REQUIREMENTS -> From the first line of the data below, repeat each line exactly until you reach the line with "foot_hole_edge = 10.0"; include that line too.

RECORDED INFORMATION ->
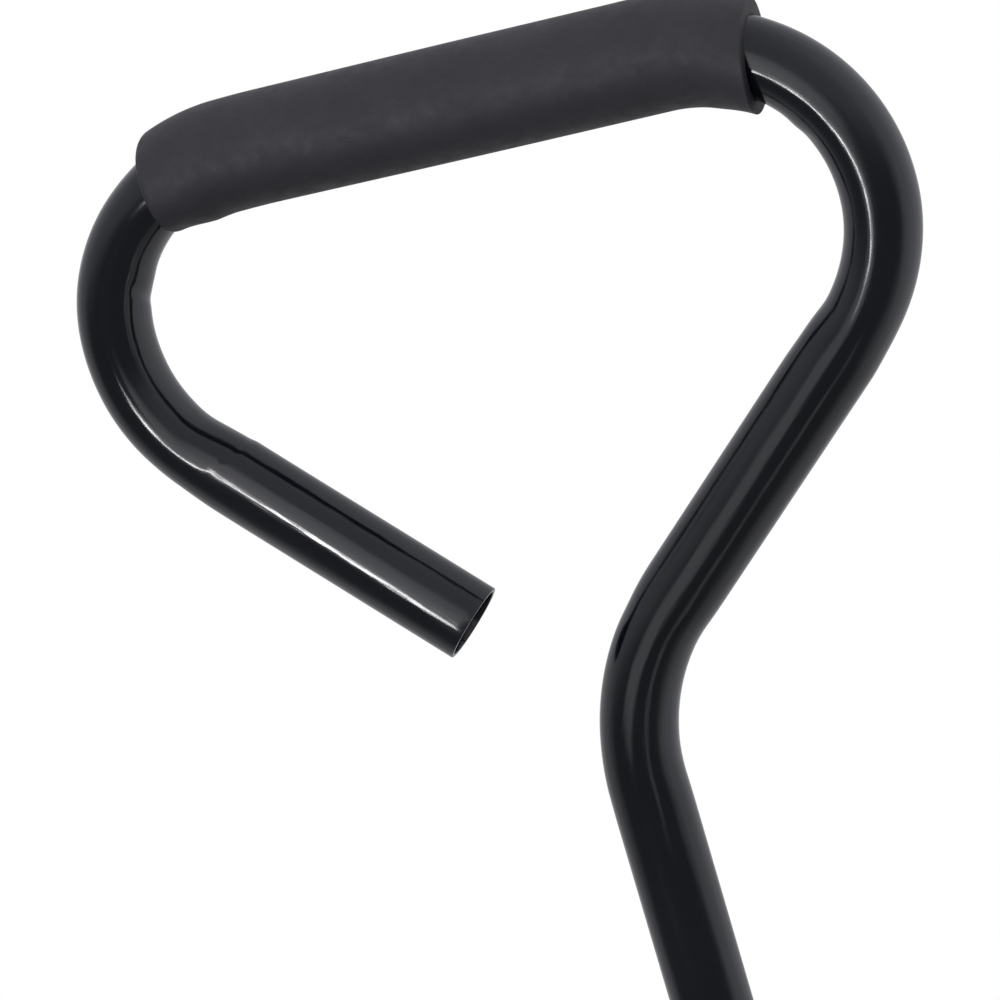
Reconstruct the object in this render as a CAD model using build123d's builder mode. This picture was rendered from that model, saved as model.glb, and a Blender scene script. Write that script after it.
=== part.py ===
from build123d import *
from math import cos, pi, radians, sin, tan
import os

# Pull bar: a bent steel tube with a foam grip, on a fork that bolts down.
# The tube's upper end is an open triangle, whose short leg stops before the shank.
# Its lower end is welded to a cross sleeve that turns on a bolt in the fork.
#
# X runs along the grip and the pivot, Y runs from front to back, and Z runs up the shank.
# The origin is the middle of the foot plate's underside.  All sizes are in millimetres.

# ---------------------------------------------------------------- driving dimensions

# The bent tube.  The triangle's sides are axis lines, measured from corner to corner.
# The short leg stops leg_shortfall before it would meet the shank's axis line.
tube_diameter = 22.0
tube_wall = 1.2
grip_span = 354.4
corner_angle = 43.6
grip_lean = 1.9
leg_shortfall = 50.3
shank_length = 400.0
left_bend_radius = 45.2
right_bend_radius = 47.2
neck_bend_radius = 65.4

# The foam grip, which reaches round into both upper bends.
foam_wall = 4.5
foam_left_reach = 21.5
foam_right_reach = 25.5
foam_end_turn = 8.0

# The cross sleeve and its two flanged bushes.  The sleeve's radius is sleeve_overlap
# more than the tube's, so that the tube's coped end sits round it.
sleeve_length = 40.0
sleeve_overlap = 1.5
sleeve_wall = 2.5
bush_length = 13.0
bush_flange = 1.5

# The bolt, with its washers and its lock nut.
bolt_diameter = 10.0
hexagon_flats = 17.0
head_height = 6.4
head_taper = 8.0
nut_height = 6.5
collar_height = 3.5
collar_wall = 1.0
insert_wall = 1.5
insert_height = 2.8
washer_diameter = 20.0
washer_thickness = 2.0
thread_showing = 2.5

# The fork and the plate that it is welded to.
fork_wall = 3.0
fork_depth = 32.0
fork_bend_radius = 2.0
plate_length = 92.0
plate_width = 60.0
plate_thickness = 4.0
plate_corner_radius = 8.0
foot_hole_diameter = 8.5
foot_hole_edge = 10.0

# Clearances and broken edges.
running_clearance = 0.05
side_clearance = 0.3
hole_clearance = 0.25
floor_clearance = 3.0
edge_chamfer = 0.6

# ---------------------------------------------------------------- worked-out places

tube_radius = tube_diameter / 2
foam_radius = tube_radius + foam_wall
sleeve_radius = tube_radius + sleeve_overlap
sleeve_bore_radius = sleeve_radius - sleeve_wall
bolt_radius = bolt_diameter / 2
washer_radius = washer_diameter / 2
insert_radius = bolt_radius + insert_wall
collar_radius = insert_radius + collar_wall

pivot_height = plate_thickness + fork_wall + floor_clearance + sleeve_radius
neck_height = pivot_height + shank_length

# The grip's middle is straight above the shank, and its right end leans down a little.
grip_direction = Vector(cos(radians(grip_lean)), 0, -sin(radians(grip_lean)))
leg_angle = corner_angle + grip_lean
leg_direction = Vector(cos(radians(leg_angle)), 0, -sin(radians(leg_angle)))
diagonal_angle = corner_angle - grip_lean
right_corner_x = grip_span / 2 * cos(radians(grip_lean))
right_corner_rise = right_corner_x * tan(radians(diagonal_angle))

pivot_point = Vector(0, 0, pivot_height)
neck_corner = Vector(0, 0, neck_height)
right_corner = Vector(right_corner_x, 0, neck_height + right_corner_rise)
left_corner = right_corner - grip_direction * grip_span
leg_length = -left_corner.X / leg_direction.X - leg_shortfall
open_end = left_corner + leg_direction * leg_length

# A bend uses up r * tan(turn / 2) of the axis line on each side of its corner.
corner_turn = radians(180 - corner_angle)
left_setback = left_bend_radius * tan(corner_turn / 2)
right_setback = right_bend_radius * tan(corner_turn / 2)
straight_leg = leg_length - left_setback
straight_grip = grip_span - left_setback - right_setback

# Distances along the tube's axis from the open end.
left_bend_end = straight_leg + left_bend_radius * corner_turn
right_bend_start = left_bend_end + straight_grip
foam_start = left_bend_end - foam_left_reach
foam_finish = right_bend_start + foam_right_reach

# Distances along the pivot from the middle of the sleeve.
bush_face = sleeve_length / 2 + bush_flange
ear_inside = bush_face + side_clearance
ear_outside = ear_inside + fork_wall
washer_outside = ear_outside + washer_thickness
nut_end = washer_outside + nut_height + collar_height
bolt_end = nut_end + thread_showing

# The bolt's axis, drawn on from the middle of the sleeve towards +X.
pivot_plane = Plane(origin=pivot_point, x_dir=(0, 1, 0), z_dir=(1, 0, 0))


def ring(outer_radius, inner_radius):
    """Draws a circle with a round hole through it in the current sketch."""
    Circle(outer_radius)
    Circle(inner_radius, mode=Mode.SUBTRACT)


def hexagon():
    """Draws the hexagon that the bolt's head and the nut share."""
    RegularPolygon(hexagon_flats / 2, side_count=6, major_radius=False)


def save(piece, name):
    """Labels a finished piece and writes it to parts/name.step."""
    piece.part.label = name
    export_step(piece.part, f"parts/{name}.step")


os.makedirs("parts", exist_ok=True)

# ---------------------------------------------------------------- bent tube

with BuildPart() as bar_tube:
    with BuildLine(Plane.XZ) as tube_path:
        FilletPolyline(
            open_end,
            left_corner,
            right_corner,
            neck_corner,
            pivot_point,
            radius=(left_bend_radius, right_bend_radius, neck_bend_radius),
        )
    tube_axis = tube_path.wire()
    with BuildSketch(Plane(origin=tube_axis @ 0, z_dir=tube_axis % 0)):
        ring(tube_radius, tube_radius - tube_wall)
    sweep(path=tube_axis)
    # The lower end is coped to sit round the sleeve, which it is welded to.
    with BuildSketch(pivot_plane):
        Circle(sleeve_radius)
    extrude(amount=tube_diameter, both=True, mode=Mode.SUBTRACT)
save(bar_tube, "bar_tube")

# ---------------------------------------------------------------- foam grip

# The foam is swept past both of its ends, and a plane then cuts each end square.
# It keeps its length all round, so its ends turn much less than the tube does.
foam_overrun = foam_radius
foam_axis = tube_axis.trim(
    (foam_start - foam_overrun) / tube_axis.length,
    (foam_finish + foam_overrun) / tube_axis.length,
)
foam_left_middle = tube_axis @ (foam_start / tube_axis.length)
foam_right_middle = tube_axis @ (foam_finish / tube_axis.length)
left_end_angle = radians(foam_end_turn - grip_lean)
right_end_angle = radians(foam_end_turn + grip_lean)
left_end_plane = Plane(origin=foam_left_middle, z_dir=(cos(left_end_angle), 0, sin(left_end_angle)))
right_end_plane = Plane(origin=foam_right_middle, z_dir=(-cos(right_end_angle), 0, sin(right_end_angle)))

with BuildPart() as foam_grip:
    with BuildSketch(Plane(origin=foam_axis @ 0, z_dir=foam_axis % 0)):
        ring(foam_radius, tube_radius)
    sweep(path=foam_axis)
    split(bisect_by=left_end_plane)
    split(bisect_by=right_end_plane)
save(foam_grip, "foam_grip")

# ---------------------------------------------------------------- cross sleeve and bushes

with BuildPart() as pivot_sleeve:
    with BuildSketch(pivot_plane):
        ring(sleeve_radius, sleeve_bore_radius)
    extrude(amount=sleeve_length / 2, both=True)
save(pivot_sleeve, "pivot_sleeve")

# Each bush is pressed in from one end of the sleeve, and its flange stops on the rim.
bush_bore_radius = bolt_radius + running_clearance
for side, side_name in ((-1, "left"), (1, "right")):
    with BuildPart() as bush:
        with BuildSketch(pivot_plane.offset(side * bush_face)):
            ring(sleeve_radius, bush_bore_radius)
        extrude(amount=-side * bush_flange)
        with BuildSketch(pivot_plane.offset(side * sleeve_length / 2)):
            ring(sleeve_bore_radius, bush_bore_radius)
        extrude(amount=-side * bush_length)
        inner_end = bush.edges().filter_by(GeomType.CIRCLE).group_by(Axis.X)[0 if side > 0 else -1]
        chamfer(inner_end.sort_by(SortBy.RADIUS)[-1], edge_chamfer)
    save(bush, f"bush_{side_name}")

# ---------------------------------------------------------------- fork and foot plate

ear_hole_radius = bolt_radius + hole_clearance
ear_radius = fork_depth / 2

with BuildPart() as fork:
    # The strip as it is bent: two ears and the web between them, seen from the front.
    with BuildSketch(Plane.XZ) as strip:
        with Locations((0, plate_thickness)):
            Rectangle(2 * ear_outside, 2 * pivot_height, align=(Align.CENTER, Align.MIN))
        with Locations((0, plate_thickness + fork_wall)):
            Rectangle(2 * ear_inside, 2 * pivot_height, align=(Align.CENTER, Align.MIN), mode=Mode.SUBTRACT)
        fillet(strip.vertices().group_by(Axis.Y)[1], fork_bend_radius)
        fillet(strip.vertices().group_by(Axis.Y)[0], fork_bend_radius + fork_wall)
    extrude(amount=fork_depth / 2, both=True)
    # The ears' outline, seen from the side: round about the pivot.
    with BuildSketch(Plane.YZ):
        with Locations((0, pivot_height)):
            Circle(ear_radius)
        with Locations((0, plate_thickness)):
            Rectangle(fork_depth, pivot_height - plate_thickness, align=(Align.CENTER, Align.MIN))
    extrude(amount=ear_outside, both=True, mode=Mode.INTERSECT)
    with BuildSketch(pivot_plane):
        Circle(ear_hole_radius)
    extrude(amount=ear_outside, both=True, mode=Mode.SUBTRACT)
save(fork, "fork")

foot_spacing_x = plate_length - 2 * foot_hole_edge
foot_spacing_y = plate_width - 2 * foot_hole_edge

with BuildPart() as foot_plate:
    with BuildSketch():
        RectangleRounded(plate_length, plate_width, plate_corner_radius)
        with GridLocations(foot_spacing_x, foot_spacing_y, 2, 2):
            Circle(foot_hole_diameter / 2, mode=Mode.SUBTRACT)
    extrude(amount=plate_thickness)
    top_rim = foot_plate.faces().sort_by(Axis.Z)[-1].outer_wire().edges()
    chamfer(top_rim, edge_chamfer)
save(foot_plate, "foot_plate")

# ---------------------------------------------------------------- bolt, washers and lock nut

with BuildPart() as pivot_bolt:
    with BuildSketch(pivot_plane.offset(-washer_outside - head_height)):
        hexagon()
    extrude(amount=head_height)
    # The head's corners are turned off at a shallow angle.
    with BuildSketch(pivot_plane.offset(-washer_outside)):
        Circle(hexagon_flats / 2 + edge_chamfer)
    extrude(amount=-head_height, taper=head_taper, mode=Mode.INTERSECT)
    with BuildSketch(pivot_plane.offset(-washer_outside)):
        Circle(bolt_radius)
    extrude(amount=washer_outside + bolt_end)
    chamfer(pivot_bolt.edges().filter_by(GeomType.CIRCLE).sort_by(Axis.X)[-1], edge_chamfer)
save(pivot_bolt, "pivot_bolt")

for inner_face, washer_name in ((-washer_outside, "head_washer"), (ear_outside, "nut_washer")):
    with BuildPart() as washer:
        with BuildSketch(pivot_plane.offset(inner_face)):
            ring(washer_radius, ear_hole_radius)
        extrude(amount=washer_thickness)
    save(washer, washer_name)

# The nut's round collar holds a nylon ring that grips the thread.
with BuildPart() as lock_nut:
    with BuildSketch(pivot_plane.offset(washer_outside)):
        hexagon()
    extrude(amount=nut_height)
    with BuildSketch(pivot_plane.offset(washer_outside + nut_height)):
        Circle(collar_radius)
    extrude(amount=collar_height)
    with BuildSketch(pivot_plane.offset(washer_outside)):
        Circle(bolt_radius)
    extrude(amount=nut_height + collar_height, mode=Mode.SUBTRACT)
    with BuildSketch(pivot_plane.offset(nut_end)):
        Circle(insert_radius)
    extrude(amount=-insert_height, mode=Mode.SUBTRACT)
save(lock_nut, "lock_nut")

with BuildPart() as nut_insert:
    with BuildSketch(pivot_plane.offset(nut_end)):
        ring(insert_radius, bolt_radius)
    extrude(amount=-insert_height)
save(nut_insert, "nut_insert")

# ---------------------------------------------------------------- what was made

tube_section = pi * (tube_radius**2 - (tube_radius - tube_wall) ** 2)
print(f"tube: {tube_axis.length:.1f} mm along its axis, {tube_section * tube_axis.length:.0f} mm3 before coping")
print(f"tube as made: {bar_tube.part.volume:.0f} mm3")
print(f"foam: {foam_finish - foam_start:.1f} mm along the axis, {foam_grip.part.volume:.0f} mm3")
print(f"open end at x {open_end.X:.2f}, z {open_end.Z:.2f}; pivot at z {pivot_height:.2f}")
print(f"neck corner at z {neck_height:.2f}; right corner at x {right_corner.X:.2f}, z {right_corner.Z:.2f}")
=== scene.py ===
# %% [markdown]
# # A pull bar: gloss black tube, black foam grip, bolted steel foot
# The working model arrives as a frame that never moves: every piece has its place and its size
# there already. This script dresses it. It makes the bent tube and the foam again as finer
# surfaces, adds the welds and the threads, and gives every piece a finish made of nodes.
#
# All lengths are in metres. X runs along the grip, Y from front to back and Z up the shank.

# %% Load the frame
from math import cos, hypot, pi, radians, sin, tan

import bmesh
import bpy
import numpy as np
from mathutils import Matrix, Vector


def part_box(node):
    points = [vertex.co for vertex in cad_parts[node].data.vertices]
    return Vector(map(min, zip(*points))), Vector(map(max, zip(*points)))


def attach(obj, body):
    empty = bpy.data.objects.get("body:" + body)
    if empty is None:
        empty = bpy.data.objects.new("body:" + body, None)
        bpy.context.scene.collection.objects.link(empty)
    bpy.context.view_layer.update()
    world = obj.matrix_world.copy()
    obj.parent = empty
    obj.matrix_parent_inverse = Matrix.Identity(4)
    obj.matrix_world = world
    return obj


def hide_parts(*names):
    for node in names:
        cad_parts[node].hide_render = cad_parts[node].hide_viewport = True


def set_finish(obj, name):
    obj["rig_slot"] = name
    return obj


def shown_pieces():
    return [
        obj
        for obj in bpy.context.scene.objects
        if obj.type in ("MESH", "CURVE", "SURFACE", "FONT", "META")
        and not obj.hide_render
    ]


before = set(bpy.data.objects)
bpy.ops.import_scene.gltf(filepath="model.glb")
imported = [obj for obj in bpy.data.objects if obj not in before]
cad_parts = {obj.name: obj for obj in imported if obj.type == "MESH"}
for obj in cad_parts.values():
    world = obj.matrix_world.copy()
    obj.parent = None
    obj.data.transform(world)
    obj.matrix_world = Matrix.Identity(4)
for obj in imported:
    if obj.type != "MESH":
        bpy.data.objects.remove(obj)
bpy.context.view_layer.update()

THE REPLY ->
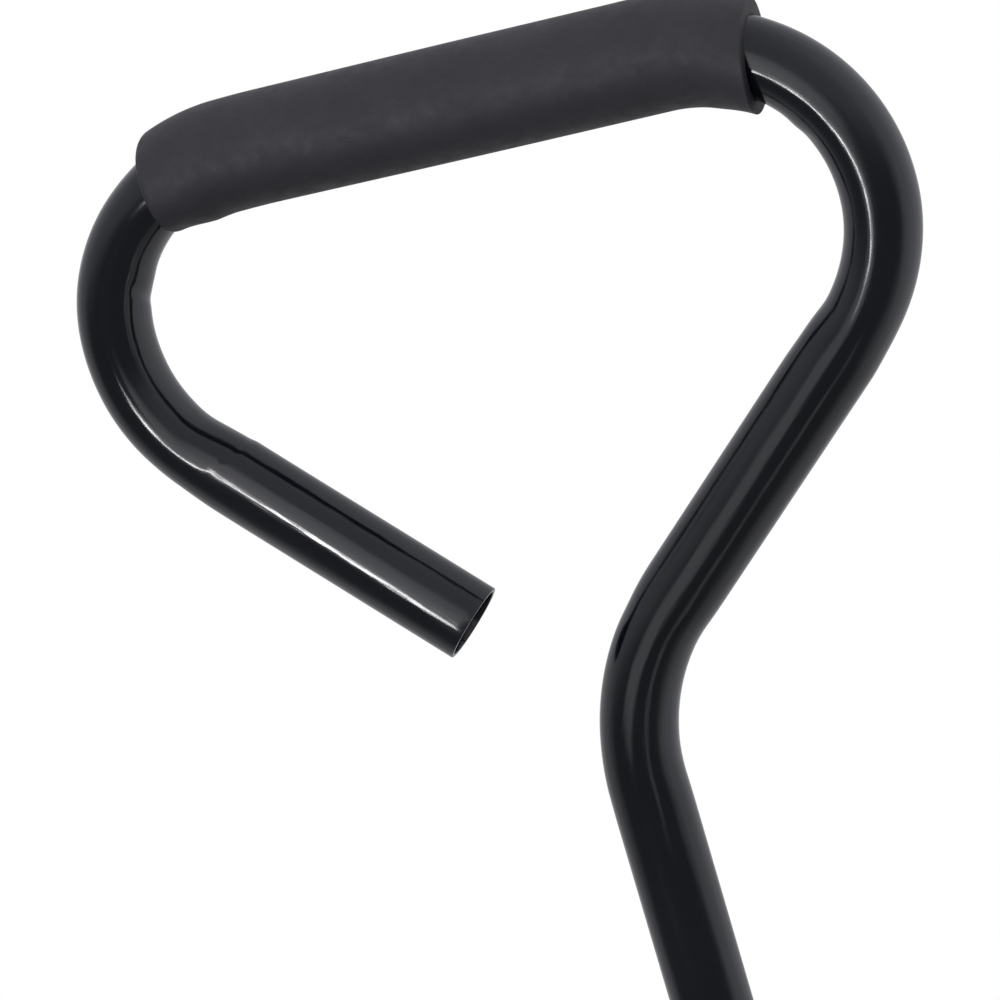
Reconstruct the object in this render as a CAD model using build123d's builder mode. This picture was rendered from that model, saved as model.glb, and a Blender scene script. Write that script after it.
=== part.py ===
from build123d import *
from math import cos, pi, radians, sin, tan
import os

# Pull bar: a bent steel tube with a foam grip, on a fork that bolts down.
# The tube's upper end is an open triangle, whose short leg stops before the shank.
# Its lower end is welded to a cross sleeve that turns on a bolt in the fork.
#
# X runs along the grip and the pivot, Y runs from front to back, and Z runs up the shank.
# The origin is the middle of the foot plate's underside.  All sizes are in millimetres.

# ---------------------------------------------------------------- driving dimensions

# The bent tube.  The triangle's sides are axis lines, measured from corner to corner.
# The short leg stops leg_shortfall before it would meet the shank's axis line.
tube_diameter = 22.0
tube_wall = 1.2
grip_span = 354.4
corner_angle = 43.6
grip_lean = 1.9
leg_shortfall = 50.3
shank_length = 400.0
left_bend_radius = 45.2
right_bend_radius = 47.2
neck_bend_radius = 65.4

# The foam grip, which reaches round into both upper bends.
foam_wall = 4.5
foam_left_reach = 21.5
foam_right_reach = 25.5
foam_end_turn = 8.0

# The cross sleeve and its two flanged bushes.  The sleeve's radius is sleeve_overlap
# more than the tube's, so that the tube's coped end sits round it.
sleeve_length = 40.0
sleeve_overlap = 1.5
sleeve_wall = 2.5
bush_length = 13.0
bush_flange = 1.5

# The bolt, with its washers and its lock nut.
bolt_diameter = 10.0
hexagon_flats = 17.0
head_height = 6.4
head_taper = 8.0
nut_height = 6.5
collar_height = 3.5
collar_wall = 1.0
insert_wall = 1.5
insert_height = 2.8
washer_diameter = 20.0
washer_thickness = 2.0
thread_showing = 2.5

# The fork and the plate that it is welded to.
fork_wall = 3.0
fork_depth = 32.0
fork_bend_radius = 2.0
plate_length = 92.0
plate_width = 60.0
plate_thickness = 4.0
plate_corner_radius = 8.0
foot_hole_diameter = 8.5
foot_hole_edge = 10.0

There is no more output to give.